Radon and Selling Your Home
Allow Your Buyers to Breathe Confidently in Their New Home
You or your buyer had a radon test done and your home’s radon levels came back high. Now what?
You may have had your home tested for radon before putting it on the market. Or, perhaps your buyer chose to have a radon test done during the home inspection. If the radon levels come back elevated, your buyer may require you to install a radon mitigation system before closing on the home or ask for a price reduction to cover the cost of installing one themselves.
Most buyers will require that radon levels are below 4 pCi/L and some may even require levels below 2 pCi/L. American Radon Mitigation specializes in reducing radon levels as low as possible, often below 1 pCi/L. We perform more diagnostic testing than our competitors do and take extra steps to be able to achieve this. For this reason, we’re never the cheapest option.
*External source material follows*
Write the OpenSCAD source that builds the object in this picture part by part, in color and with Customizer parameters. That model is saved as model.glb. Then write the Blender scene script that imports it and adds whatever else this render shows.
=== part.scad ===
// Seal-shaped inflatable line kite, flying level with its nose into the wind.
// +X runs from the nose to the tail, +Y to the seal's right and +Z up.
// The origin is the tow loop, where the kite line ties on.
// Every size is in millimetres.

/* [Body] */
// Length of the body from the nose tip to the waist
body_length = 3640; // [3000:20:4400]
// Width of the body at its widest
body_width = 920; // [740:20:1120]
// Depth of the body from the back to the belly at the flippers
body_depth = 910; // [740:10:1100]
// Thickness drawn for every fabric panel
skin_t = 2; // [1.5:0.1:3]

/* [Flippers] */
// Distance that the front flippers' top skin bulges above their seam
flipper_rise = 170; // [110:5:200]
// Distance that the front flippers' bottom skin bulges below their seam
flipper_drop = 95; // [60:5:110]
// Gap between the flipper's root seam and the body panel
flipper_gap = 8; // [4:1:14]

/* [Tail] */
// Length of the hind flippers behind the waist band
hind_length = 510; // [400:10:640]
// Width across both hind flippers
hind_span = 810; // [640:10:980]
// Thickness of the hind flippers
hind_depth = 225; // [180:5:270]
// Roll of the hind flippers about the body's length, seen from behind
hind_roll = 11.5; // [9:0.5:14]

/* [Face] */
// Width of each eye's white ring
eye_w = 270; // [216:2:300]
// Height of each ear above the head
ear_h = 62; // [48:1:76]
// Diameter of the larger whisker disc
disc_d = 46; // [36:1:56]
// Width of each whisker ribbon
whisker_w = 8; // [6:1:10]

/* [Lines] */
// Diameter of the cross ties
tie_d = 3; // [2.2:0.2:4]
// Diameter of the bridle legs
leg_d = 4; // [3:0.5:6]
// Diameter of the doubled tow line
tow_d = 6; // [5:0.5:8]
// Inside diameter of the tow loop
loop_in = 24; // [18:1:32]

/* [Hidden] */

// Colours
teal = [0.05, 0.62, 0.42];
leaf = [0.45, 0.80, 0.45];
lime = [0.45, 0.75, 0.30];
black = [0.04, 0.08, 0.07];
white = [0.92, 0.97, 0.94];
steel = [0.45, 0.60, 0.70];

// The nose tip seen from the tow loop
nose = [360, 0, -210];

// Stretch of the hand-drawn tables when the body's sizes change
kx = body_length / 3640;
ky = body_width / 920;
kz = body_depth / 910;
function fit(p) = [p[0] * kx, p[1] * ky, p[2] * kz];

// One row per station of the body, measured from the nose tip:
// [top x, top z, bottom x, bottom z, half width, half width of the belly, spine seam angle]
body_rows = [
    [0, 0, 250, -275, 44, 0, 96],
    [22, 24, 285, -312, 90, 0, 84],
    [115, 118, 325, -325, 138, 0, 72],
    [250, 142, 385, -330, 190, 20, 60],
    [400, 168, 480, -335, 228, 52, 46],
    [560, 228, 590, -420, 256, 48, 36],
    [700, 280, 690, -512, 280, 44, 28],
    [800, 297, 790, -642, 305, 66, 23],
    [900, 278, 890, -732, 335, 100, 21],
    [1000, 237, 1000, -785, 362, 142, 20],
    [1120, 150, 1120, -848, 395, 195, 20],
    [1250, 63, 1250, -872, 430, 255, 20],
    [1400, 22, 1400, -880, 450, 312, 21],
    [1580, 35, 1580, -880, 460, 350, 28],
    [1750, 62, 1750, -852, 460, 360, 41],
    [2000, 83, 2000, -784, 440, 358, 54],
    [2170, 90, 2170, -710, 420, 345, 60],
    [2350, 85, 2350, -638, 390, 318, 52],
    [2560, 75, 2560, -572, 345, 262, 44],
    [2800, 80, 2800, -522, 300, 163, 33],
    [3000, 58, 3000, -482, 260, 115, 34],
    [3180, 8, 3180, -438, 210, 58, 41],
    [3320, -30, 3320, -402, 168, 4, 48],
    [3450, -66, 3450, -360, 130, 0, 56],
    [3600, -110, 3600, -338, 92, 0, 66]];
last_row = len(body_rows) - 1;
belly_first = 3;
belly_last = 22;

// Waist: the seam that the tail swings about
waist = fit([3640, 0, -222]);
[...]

If your home has tested high for radon, you, the seller, have two options:
- Reduce the price of the home so the buyer can purchase their own radon mitigation system. Most buyers actually prefer this option, as it puts them in control of the system they purchase and the company they work with. It also requires no out-of-pocket investment on your part.
- Pay for a radon mitigation system yourself. We recommend this option only if the buyer insists on it. When you’re selling your home, radon mitigation often comes down to two things: cost and time. You’re under pressure to find a radon mitigation contractor who will install a system at a low cost and on a tight timeline. In our experience, this often means our competitors install sub-par systems that don’t reduce radon to levels that mitigate health risks. That’s why it’s best to put the responsibility of purchasing a radon mitigation system on the buyer’s shoulders.
Your Obligations to the Buyer
Did you know the Minnesota Radon Awareness Act of 2014 requires you to disclose whether or not your home has been tested for radon? If you’ve had radon testing done at your home, make the following documents available to potential buyers:
- Radon test disclosure form with records and a description of any radon concentrations and the steps you took to mitigate
- “Radon Warning Statement” outlining the health risks of radon
- Two-page “Radon in Real Estate Transactions” publication
American Radon Mitigation’s owner Jesse Green was recently a guest on Real Estate Ready 360 to discuss radon’s role within the real estate industry.